Swami Vivekananda told—
It is my particular fancy that the same Buddha became Christ. Buddha prophesied, “I will come again in five hundred years”, and Christ came here in five hundred years. These are the two Lights of the whole human nature. Two men have been produced, Buddha and Christ; these are the two giants, huge gigantic personalities, two Gods. Between them they divide the whole world. Wherever there is the least knowledge in the world, people bow down either to Buddha or Christ. It would be very hard to produce more like them, but I hope there will be. Mohammed came five hundred years after, five hundred years after came Luther with his Protestant wave, and this is five hundred years after that again. It is a great thing in a few thousand years to produce two such men as Jesus and Buddha. Are not two such enough? Christ and Buddha were Gods, the others were prophets. Study the life of these two and see the manifestation of power in them — calm and non – resisting, poor beggars owning nothing, without a cent in their pockets, despised all their lives, called heretic and fool — and think of the immense spiritual power they have wielded over humanity.[Source]
Notes taken down in Madras
Excerpts from the lectures delivered in Madras, 1892–1893:[Source]
- Hindus believe Buddha to be an Avatara.
- Buddha came to whip us into practice. Be good, destroy the passions. Then you will know for yourself whether Dvaita or Advaita philosophy is true—whether there is one or there are more than one.
- Buddha was a reformer of Hinduism.
- Buddhism proves nothing about the Absolute Entity. In a stream the water is changing; we have no right to call the stream one. Buddhist deny the one, and say, it is many. We say it is one and deny the many. What they call Karma is what we call the soul. According to Buddhism, man is a series of waves. Every wave dies, but somehow the first wave causes the second. That the second wave is identical with the first is illusion. To get rid of illusion good Karma is necessary. Buddhists do not postulate anything beyond the world. We say, beyond the relative there is the Absolute. Buddhism accepts that there is misery, and sufficient it is that we can get rid of this Duhkha (misery); whether we get Sukha (happiness) or not, we do not know. Buddha preached not the soul preached by others. According to the Hindus, soul is an entity or substance, and God is absolute. Both agree in this, that they destroy the relative. But Buddhists do not give what is the effect of that destruction of the relative.
- Buddha is said to have denied the Vedas because there is so much Himsa (killing) and other things. Every page of Buddhism is a fight with the Vedas (the ritualistic aspect).

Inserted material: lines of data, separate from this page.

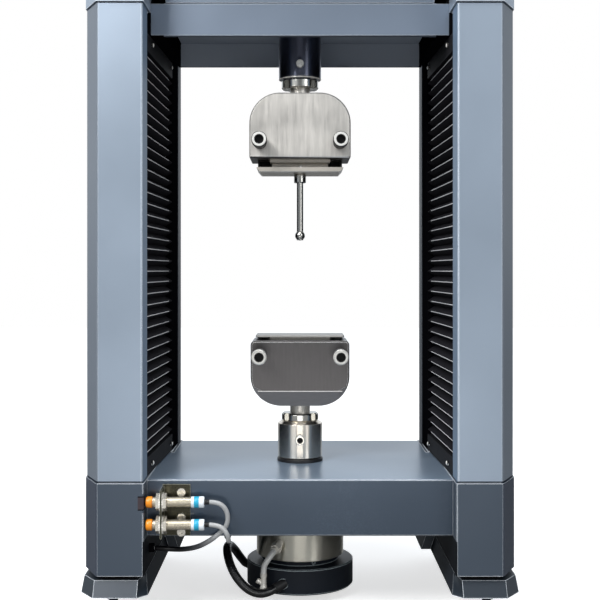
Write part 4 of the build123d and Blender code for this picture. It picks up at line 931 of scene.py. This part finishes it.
split_piece(
    "crosshead_beam", crosshead_paint, (shadow_black, under_lit_paint, under_lip_shade),
    crosshead_rule, "crosshead",
    cuts=(
        ((168.5, 0, 0), (1, 0, 0)), ((-168.5, 0, 0), (1, 0, 0)),
        ((154.2, 0, 0), (1, 0, 0)), ((-154.2, 0, 0), (1, 0, 0)),
    ),
)


target_low, target_high = (v * 1000 for v in map(Vector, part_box("sensor_target")))


# painted shade: inward faces below the table take the near-black shaded paint and the outer front facets a
# darker, matt copy of the paint; around the sensor target the paint goes without its painted edge highlight
def leg_rule(centre, normal):
    inward = -normal.x if centre.x > 0 else normal.x
    if centre.z < 94.6 and inward > 0.25:
        return 1
    if (
        target_low.x - 4 < centre.x < target_high.x + 4
        and target_low.z - 4 < centre.z < target_high.z + 4
        and centre.y < target_high.y + 3
    ):
        return 2
    return 3 if inward < -0.3 and normal.y < -0.3 and abs(centre.x) > 205 else 0


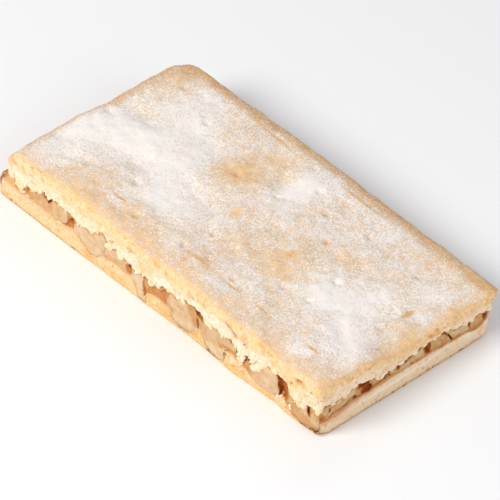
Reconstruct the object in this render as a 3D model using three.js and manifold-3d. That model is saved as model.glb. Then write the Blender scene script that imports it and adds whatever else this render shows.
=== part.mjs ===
// An apple square: a bar cut from the corner of a tray bake. A thick pale crust lies under a layer of
// cooked apple dice, and a second, softer crust lies on top. Units are millimetres, +Z is up, and the bar
// stands on z = 0 with its length along X.
//
// Two sides are knife cuts, where the filling shows: the near long side (-Y) and the right end (+X).
// The other two are the baked outer edges of the tray bake, where the bottom crust turns up as a rim:
// the left end (-X) and the far long side (+Y).

import * as THREE from "three";
import { mergeVertices } from "three/addons/utils/BufferGeometryUtils.js";
import Module from "manifold-3d";

// ---- Driving dimensions -------------------------------------------------------------------------------

const BAR_LENGTH = 146;
const BAR_WIDTH = 72;
const TOP_SHORT_AT_LEFT = 5; // the top crust ends this far short of the bottom one
const BOTTOM_SHORT_AT_FAR = 2.4; // and overhangs it by this much along the far side

const TOP_BOX = {
  left: -BAR_LENGTH / 2 + TOP_SHORT_AT_LEFT,
  right: BAR_LENGTH / 2,
  near: -BAR_WIDTH / 2,
  far: BAR_WIDTH / 2,
};
const BOTTOM_BOX = {
  left: -BAR_LENGTH / 2,
  right: BAR_LENGTH / 2,
  near: -BAR_WIDTH / 2,
  far: BAR_WIDTH / 2 - BOTTOM_SHORT_AT_FAR,
};

// Radius of each corner seen from above. The far left one is the corner of the baking tray.
const CORNER = { trayCorner: 8, leftNear: 1.5, rightNear: 2, rightFar: 4 };

// Heights of the three surfaces over the base, at five stations along the bar from left to right.
const TOP_SURFACE = {
  near: [19.4, 20.6, 20.2, 19.3, 18.2],
  middle: [19.6, 19.6, 18.8, 17.6, 15.2],
  far: [19.3, 18.9, 18.3, 16.6, 15.4],
};
const TOP_UNDERSIDE = {
  near: [12.3, 13.9, 13.1, 12.8, 10.8],
  middle: [12.0, 13.0, 12.6, 12.0, 10.9],
  far: [11.6, 12.0, 11.6, 11.0, 10.5],
};
const BOTTOM_SURFACE = {
  near: [7.4, 7.2, 5.4, 5.7, 5.4],
  middle: [6.8, 6.6, 6.4, 6.6, 7.1],
  far: [6.4, 6.2, 6.0, 5.8, 5.6],
};

// Swells and hollows of the upper surface: centre, radius and height of each.
const HUMPS = [
  { x: -38, y: -29, radius: 14, height: 0.9 },
  { x: -3, y: -34, radius: 7, height: -1.1 },
  { x: 10, y: -31, radius: 8, height: 0.8 },
  { x: 55, y: -35, radius: 6, height: -1.2 },
  { x: 65, y: -20, radius: 10, height: 1.0 },
  { x: 71, y: -3, radius: 9, height: -0.7 },
  { x: -67, y: 8, radius: 11, height: -1.0 },
  { x: -49, y: -4, radius: 12, height: 0.7 },
  { x: -23, y: 14, radius: 12, height: 0.6 },
  { x: -9, y: -8, radius: 13, height: -0.7 },
  { x: 31, y: 2, radius: 15, height: 0.7 },
];

// How the upper surface rounds over into each side: how far in it starts and how far it drops.
const CUT_EDGE = { width: 2.4, drop: 2.2 };
const BAKED_EDGE = { width: 6.5, drop: 2.8 };

// The rim of the bottom crust along the two baked sides.
const RIM_WIDTH = 5.2; // from the outside to the foot on the inside
const RIM_TOP_INSET = 1.9; // from the outside to the crest
const RIM_HEIGHT = { leftNear: 8.0, leftFar: 9.0, farRight: 8.8 };
// Between the rim and the top crust: the gap, how far along the left side it closes, and how far in from
// the top crust's side its underside leaves the rim.
const SEAM_GAP = { leftNear: 3.6, closed: 0.35, closedFrom: 44 };
const SEAM_INSET = { from: 3, to: 9 };
const TOP_UNDERCUT = 2.2; // the top crust's baked sides draw in by this much at their foot

// Holes pricked in the top crust before baking.
const PRICK = { radius: 1.1, depth: 2.4, sides: 6, above: 0.4 };
const PRICK_HOLES = [
  [-57, 26], [-62, 0], [-50, -29], [-31, -15], [-21, -24], [-13, 9], [1, 13], [8, 23], [16, 19],
  [-1, -23], [0, -13], [10, -13], [20, -22], [26, 10], [31, -12], [34, 20], [52, -2], [55, 19],
  [63, -3], [-37, 18],
];

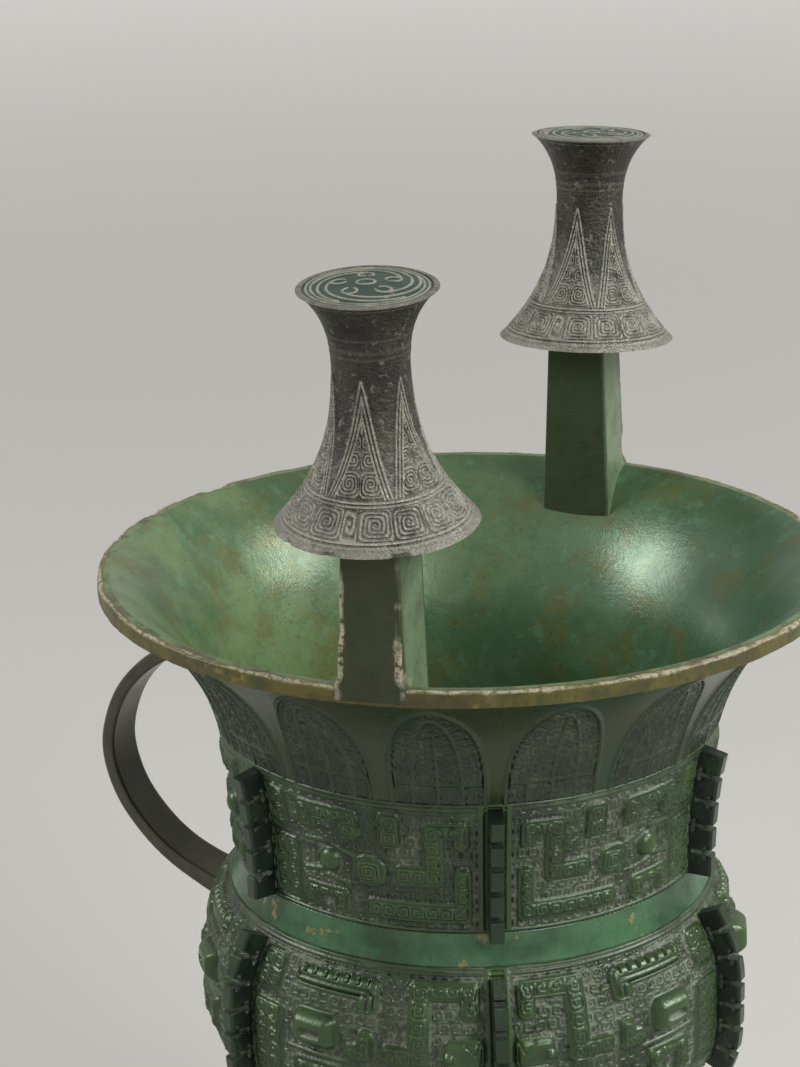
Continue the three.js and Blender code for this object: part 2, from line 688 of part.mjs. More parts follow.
const neckFlange = flangeSolid(NECK_FLANGE, 0);
const bellyFlange = flangeSolid(BELLY_FLANGE, 0);
FLANGE_AZIMUTHS.forEach((azimuth, i) => {
  addPiece(`neck_flange_${i + 1}`, neckFlange, bronze(0x2b302a, 0.5), azimuth);
  addPiece(`belly_flange_${i + 1}`, bellyFlange, bronze(0x2b302a, 0.5), azimuth);
});
addPiece('handle_flange', flangeSolid(SHORT_FLANGE, 0), bronze(0x2b302a, 0.5), HANDLE_AZIMUTH);

SPACER_AZIMUTHS.forEach((azimuth, i) => {
  addPiece(`floor_spacer_${i + 1}`, spacerBlock(azimuth, 0), bronze(0x5c6a4c, 0.6));
});

export default jia;
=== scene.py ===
import functools
import math

import bmesh
import bpy
import numpy as np
from bpy.props import FloatProperty, FloatVectorProperty, PointerProperty
from mathutils import Matrix, Vector


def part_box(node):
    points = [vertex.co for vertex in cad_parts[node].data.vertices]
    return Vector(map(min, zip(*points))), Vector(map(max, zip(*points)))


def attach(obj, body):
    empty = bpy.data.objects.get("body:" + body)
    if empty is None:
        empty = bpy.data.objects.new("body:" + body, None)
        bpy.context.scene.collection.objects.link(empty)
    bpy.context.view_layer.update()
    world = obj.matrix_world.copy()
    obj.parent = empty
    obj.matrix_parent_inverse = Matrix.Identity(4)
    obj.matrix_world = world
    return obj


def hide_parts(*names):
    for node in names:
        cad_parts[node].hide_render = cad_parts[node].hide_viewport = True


bl_info = {
    "name": "Bronze jia",
    "version": (1, 0, 0),
    "blender": (4, 5, 0),
    "location": "3D View > Sidebar > Jia",
    "description": "Cast ornament, patina and studio for a bronze jia wine vessel",
    "category": "Object",
}

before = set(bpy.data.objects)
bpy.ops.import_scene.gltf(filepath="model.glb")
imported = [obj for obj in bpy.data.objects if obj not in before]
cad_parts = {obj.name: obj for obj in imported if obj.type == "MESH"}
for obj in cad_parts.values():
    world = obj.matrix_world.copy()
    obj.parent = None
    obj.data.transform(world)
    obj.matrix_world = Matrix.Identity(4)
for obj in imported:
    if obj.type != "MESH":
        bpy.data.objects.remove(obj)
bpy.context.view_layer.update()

# Sizes of the solids, in millimetres; depths are measured down from the rim
RIM_HEIGHT = 1000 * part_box("vessel_body")[1].z
RIM_RADIUS = 145
LIP_HEIGHT = 4.5
LIP_UNDERCUT = 5
LIP_BEVEL = 1
LIP_JOIN_DEPTH = 6.5
LIP_APRON = 1.5
LIP_INNER = RIM_RADIUS - LIP_UNDERCUT
WALL = 4.5
NECK_RADIUS = 94.5
NECK_DEPTH = 112
FLARE_LENGTH = 34
SHOULDER_TOP = 117
SHOULDER_BOTTOM = 160
BELLY_RADIUS = 107.5
BELLY_DEPTH = 172
BASE_HEIGHT = 54
BASE_POWER = 3
FLANGE_THICKNESS = 5.5
FLANGE_REACH = 10
FLANGE_ROOT = 1.5
NOTCH_DEPTH = 4.5
NOTCH_HEIGHT = 2.4
BLOCK_PITCH = 9.4
FLANGE_AZIMUTHS = (30, 90, 150, 210, 330)
HANDLE_AZIMUTH = 270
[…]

But he had no authority to do so.
- Buddha is expressly agnostic about God; but God is everywhere preached in our religion. The Vedas teach God—both personal and impersonal. God is everywhere preached in the Gita. Hinduism is nothing without God. The Vedas are nothing without Him. That is the only way to salvation. Sannyasins have to repeat the following, several times: I, wishing for Mukti, take refuge in God, who created the world, who breathed out the Vedas.
- Buddha, we may say now, ought to have understood the harmony of religions. He introduced sectarianism.
Buddha’s Message to the World
On 18 March 1900, Swami Vivekananda delivered a speech on Gautama Buddha in San Francisco, which was later published as Buddha’s Message to the World in the Complete Works of Swami Vivekananda. Following excerpts are taken from that lecture—[Source]
- The followers of Buddha were most enthusiastic and very missionary in spirit. They were the first among the adherents of various religions not to remain content with the limited sphere of their Mother Church. They spread far and wide. They travelled east and west, north and south. They reached into darkest Tibet; they went into Persia, Asia Minor; they went into Russia, Poland, and many other countries of the Western world. They went into China, Korea, Japan; they went into Burma, Siam, the East Indies, and beyond. When Alexander the Great, through his military conquests, brought the Mediterranean world in contact with India, the wisdom of India at once found a channel through which to spread over vast portions of Asia and Europe. Buddhist priests went out teaching among the different nations; and as they taught, superstition and priestcraft began to vanish like mist before the sun.
- To understand this movement properly you should know what conditions prevailed in India at the time Buddha came, just as to understand Christianity you have to grasp the state of Jewish society at the time of Christ. It is necessary that you have an idea of Indian society six hundred years before the birth of Christ, by which time Indian civilisation had already completed its growth.
- At the time Buddha was born, India was in need of a great spiritual leader, a prophet. There was already a most powerful body of priests. You will understand the situation better if you remember the history of the Jews — how they had two types of religious leaders, priests and prophets, the priests keeping the people in ignorance and grinding superstitions into their minds. The methods of worship the priests prescribed were only a means by which they could dominate the people. All through the Old Testament, you find the prophets challenging the superstitions of the priests. The outcome of this fight was the triumph of the prophets and the defeat of the priests.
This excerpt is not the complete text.